*The exercise*
Print again only this span: the line with "clear_scene()", the line with "bpy.data.objects.remove(obj)", and all lines between them, exactly as given.

=======

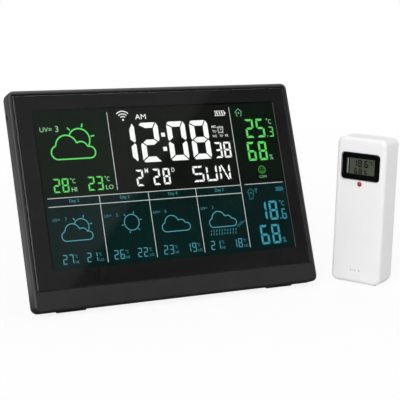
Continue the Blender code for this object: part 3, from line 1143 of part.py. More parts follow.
def make_looks():
    """Materials by name."""
    return {
        "case": material("case_black", (0.028, 0.028, 0.030), 0.42),
        "case_rear": material("case_rear_black", (0.030, 0.030, 0.032), 0.50),
        "key": material("key_black", (0.022, 0.022, 0.024), 0.45),
        "window": material("window_glass", (0.012, 0.013, 0.014), 0.04),
        "lcd": material("lcd_glass", (0.010, 0.014, 0.014), 0.10),
        "lcd_grey": material("lcd_grey", (0.32, 0.34, 0.30), 0.25),
        "light_guide": material("light_guide", (0.80, 0.80, 0.78), 0.35),
        "flex": material("flex_amber", (0.55, 0.25, 0.06), 0.40),
        "board": material("board_green", (0.02, 0.14, 0.05), 0.45),
        "board_dark": material("module_tin", (0.45, 0.46, 0.47), 0.35, 0.8),
        "black_part": material("part_black", (0.015, 0.015, 0.016), 0.45),
        "silicone": material("silicone_grey", (0.20, 0.20, 0.21), 0.70),
        "rubber": material("rubber_dark", (0.030, 0.030, 0.030), 0.80),
        "steel": material("steel_plated", (0.62, 0.62, 0.64), 0.30, 1.0),
        "cell": material("cell_sleeve", (0.10, 0.22, 0.45), 0.35, 0.3),
        "white": material("sensor_white", (0.86, 0.85, 0.86), 0.38),
        "led": material("led_red", (0.75, 0.02, 0.02), 0.15),
    }


def make_console(root):
    """Every piece of the console, in its leaning frame."""
    frame = new_frame("console_frame", root, (0, 0, CONSOLE_LIFT), (-CONSOLE_LEAN, 0, 0))
    make_front_case(frame)
    make_display(frame)
    rear_case = make_rear_case(frame)
    make_feet(frame, rear_case)
    make_stand(frame)
    make_console_cells(frame)
    make_console_contacts(frame)
    make_battery_door(frame)
    make_boards(frame)
    make_keypads(frame)
    make_keys(frame)
    make_snooze(frame)
    make_dc_jack(frame)
    make_case_screws(frame)


def make_sensor(root):
    """Every piece of the sensor, in its own turned frame on the table."""
    frame = new_frame("sensor_frame", root, (*SENSOR_PLACE, 0), (0, 0, SENSOR_TURN))
    make_sensor_front(frame)
    make_sensor_display(frame)
    make_sensor_rear(frame)
    make_sensor_controls(frame)
    make_sensor_door(frame)
    make_sensor_cells(frame)
    make_sensor_screws(frame)


def centre_on_origin(root):
    """Move the root so that the whole set's box has its bottom centre at the origin."""
    bpy.context.view_layer.update()
    graph = bpy.context.evaluated_depsgraph_get()
    points = []
    for part in PARTS.objects:
        if part.type == "EMPTY":
            continue
        shape = part.evaluated_get(graph)
        mesh = shape.to_mesh()
        points += [part.matrix_world @ v.co for v in mesh.vertices]
        shape.to_mesh_clear()
    low = Vector(min(p[i] for p in points) for i in range(3))
    high = Vector(max(p[i] for p in points) for i in range(3))
    root.location = (-(low.x + high.x) / 2, -(low.y + high.y) / 2, -low.z)


clear_scene()
PARTS = new_collection(OBJECT_NAME)
CUTTERS = new_collection("cutters")
LOOKS = make_looks()
ROOT = new_frame("weather_station_root")
make_console(ROOT)
make_sensor(ROOT)
centre_on_origin(ROOT)
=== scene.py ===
"""Looks of a home weather station: a leaning desk console and its outdoor sensor.

Every sub-assembly is a class that shapes its pieces in its own local axes, in metres:
x runs across the front, y from the front face back, and z up the front face. Artwork is
drawn in millimetres: on a display from the lower middle of its cell, and on a key or a
door from the mark's own middle.
"""

import json
import logging
import math
from abc import ABC, abstractmethod
from dataclasses import dataclass, field
from enum import Enum
from typing import Iterable, Optional, Sequence

import bmesh
import bpy
from mathutils import Matrix, Vector


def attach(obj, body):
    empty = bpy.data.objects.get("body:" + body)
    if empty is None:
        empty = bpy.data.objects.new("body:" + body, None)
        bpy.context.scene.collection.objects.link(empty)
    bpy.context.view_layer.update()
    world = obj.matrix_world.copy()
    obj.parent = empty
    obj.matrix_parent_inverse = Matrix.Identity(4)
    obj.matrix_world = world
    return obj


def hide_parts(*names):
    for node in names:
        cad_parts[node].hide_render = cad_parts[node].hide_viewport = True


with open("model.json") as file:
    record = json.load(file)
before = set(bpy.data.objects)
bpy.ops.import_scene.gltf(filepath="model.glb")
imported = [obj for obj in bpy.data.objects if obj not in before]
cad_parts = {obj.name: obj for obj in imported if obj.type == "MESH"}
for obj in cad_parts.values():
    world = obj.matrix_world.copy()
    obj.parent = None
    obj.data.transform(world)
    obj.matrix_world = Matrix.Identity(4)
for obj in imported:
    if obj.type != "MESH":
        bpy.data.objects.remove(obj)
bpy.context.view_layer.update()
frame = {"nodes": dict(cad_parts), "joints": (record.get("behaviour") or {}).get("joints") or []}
LOG = logging.getLogger("weather_station")

Pair = tuple[float, float]
Colour = tuple[float, float, float]
Cut = tuple[Pair, Pair]
Ends = tuple[float, float, float, float]
Mesh = bmesh.types.BMesh
Edges = list[bmesh.types.BMEdge]
Node = bpy.types.Node
Socket = bpy.types.NodeSocket

MM = 0.001
SIDES = (-1, 1)
# distances below which points count as near and as the same, and a letter's are merged
NEAR = 1e-6
SAME = 1e-7
LETTER_MERGE = 1e-4
# angles above which an edge is sharp, below which faces are joined, above which an arc
# closes to a ring, and of one step of an arc, then an arc's least number of steps
SHARP = math.radians(40)
FLAT = math.radians(0.4)
FULL_TURN = math.tau - 1e-4
ARC_STEP = math.radians(11)
ARC_LEAST = 3
# faces round a turned piece, a turn of a spring, a wire, a disc and a letter's curve
TURN_STEPS = 32
COIL_STEPS = 24
WIRE_SIDES = 8
DISC_SIDES = 20
LETTER_STEPS = 3
# height of a capital as a share of the letter size
CAPITAL = 0.7
# crease angles in degrees for window edges, and for coils and lenses
GLASS_CREASE = 12.0
ROUND_CREASE = 50.0
QUARTER_UP = Matrix.Rotation(math.pi / 2, 4, "X")


class Slot(Enum):
    """Material slots of the record."""

    CASE = "case_black"
    REAR = "case_rear_black"
    KEY = "key_black"
    WINDOW = "window_glass"
    DISPLAY = "lcd_glass"
    GREY_DISPLAY = "lcd_grey"
    LIGHT_GUIDE = "light_guide"
    FLEX = "flex_amber"
    BOARD = "board_green"
    TIN = "module_tin"
    BLACK_PART = "part_black"
    SILICONE = "silicone_grey"
    RUBBER = "rubber_dark"
    STEEL = "steel_plated"
    SLEEVE = "cell_sleeve"
    WHITE = "sensor_white"
    LED = "led_red"


# ---- places

@dataclass(frozen=True)
class Box:
    """Lowest and highest corner of a piece in its assembly's axes."""

    low: Vector
    high: Vector

    @property
    def middle(self) -> Vector:
        """Centre of the box."""
        return (self.low + self.high) / 2

    @property
    def size(self) -> Vector:
        """Extent of the box along each axis."""
        return self.high - self.low

    def inset(self, margin: float) -> "Box":
        """The box with its sides, foot and top moved in by a margin."""
        step = Vector((margin, 0.0, margin))
        return Box(self.low + step, self.high - step)


@dataclass(frozen=True)
class LocalAxes:
    """Axes and origin of one assembly."""

    back: Vector
    up: Vector
    origin: Vector = field(default_factory=Vector)

    @classmethod
    def of_shell(cls, shell: str, back: Vector, up: Vector) -> "LocalAxes":
        """Axes with their origin at the front lower middle of a shell.

        Args:
            shell: CAD node that spans the assembly's front.
            back: direction from the front face to the back.
            up: direction up the front face.

        Returns:
            The assembly's axes.
        """
        bare = cls(back, up)
        box = bare.box(shell)
        return cls(back, up, bare.to_world(Vector((box.middle.x, box.low.y, box.low.z))))

    @property
    def matrix(self) -> Matrix:
        """Transform from these axes to the shared frame."""
        turn = Matrix((self.back.cross(self.up), self.back, self.up)).transposed()
        return Matrix.Translation(self.origin) @ turn.to_4x4()

    def to_world(self, point: Vector) -> Vector:
        """A local point in the shared frame."""
        return self.matrix @ point

    def box(self, node: str) -> Box:
        """Box of a CAD node at rest, measured along these axes.

        Args:
            node: name of the CAD node.

        Returns:
            The box round it.
        """
        inverse = self.matrix.inverted()
        points = [inverse @ v.co for v in frame["nodes"][node].data.vertices]
        low, high = (Vector(pick(p[i] for p in points) for i in range(3)) for pick in (min, max))
        return Box(low, high)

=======

*Finished exercise*
clear_scene()
PARTS = new_collection(OBJECT_NAME)
CUTTERS = new_collection("cutters")
LOOKS = make_looks()
ROOT = new_frame("weather_station_root")
make_console(ROOT)
make_sensor(ROOT)
centre_on_origin(ROOT)
=== scene.py ===
"""Looks of a home weather station: a leaning desk console and its outdoor sensor.

Every sub-assembly is a class that shapes its pieces in its own local axes, in metres:
x runs across the front, y from the front face back, and z up the front face. Artwork is
drawn in millimetres: on a display from the lower middle of its cell, and on a key or a
door from the mark's own middle.
"""

import json
import logging
import math
from abc import ABC, abstractmethod
from dataclasses import dataclass, field
from enum import Enum
from typing import Iterable, Optional, Sequence

import bmesh
import bpy
from mathutils import Matrix, Vector


def attach(obj, body):
    empty = bpy.data.objects.get("body:" + body)
    if empty is None:
        empty = bpy.data.objects.new("body:" + body, None)
        bpy.context.scene.collection.objects.link(empty)
    bpy.context.view_layer.update()
    world = obj.matrix_world.copy()
    obj.parent = empty
    obj.matrix_parent_inverse = Matrix.Identity(4)
    obj.matrix_world = world
    return obj


def hide_parts(*names):
    for node in names:
        cad_parts[node].hide_render = cad_parts[node].hide_viewport = True


with open("model.json") as file:
    record = json.load(file)
before = set(bpy.data.objects)
bpy.ops.import_scene.gltf(filepath="model.glb")
imported = [obj for obj in bpy.data.objects if obj not in before]
cad_parts = {obj.name: obj for obj in imported if obj.type == "MESH"}
for obj in cad_parts.values():
    world = obj.matrix_world.copy()
    obj.parent = None
    obj.data.transform(world)
    obj.matrix_world = Matrix.Identity(4)
for obj in imported:
    if obj.type != "MESH":
        bpy.data.objects.remove(obj)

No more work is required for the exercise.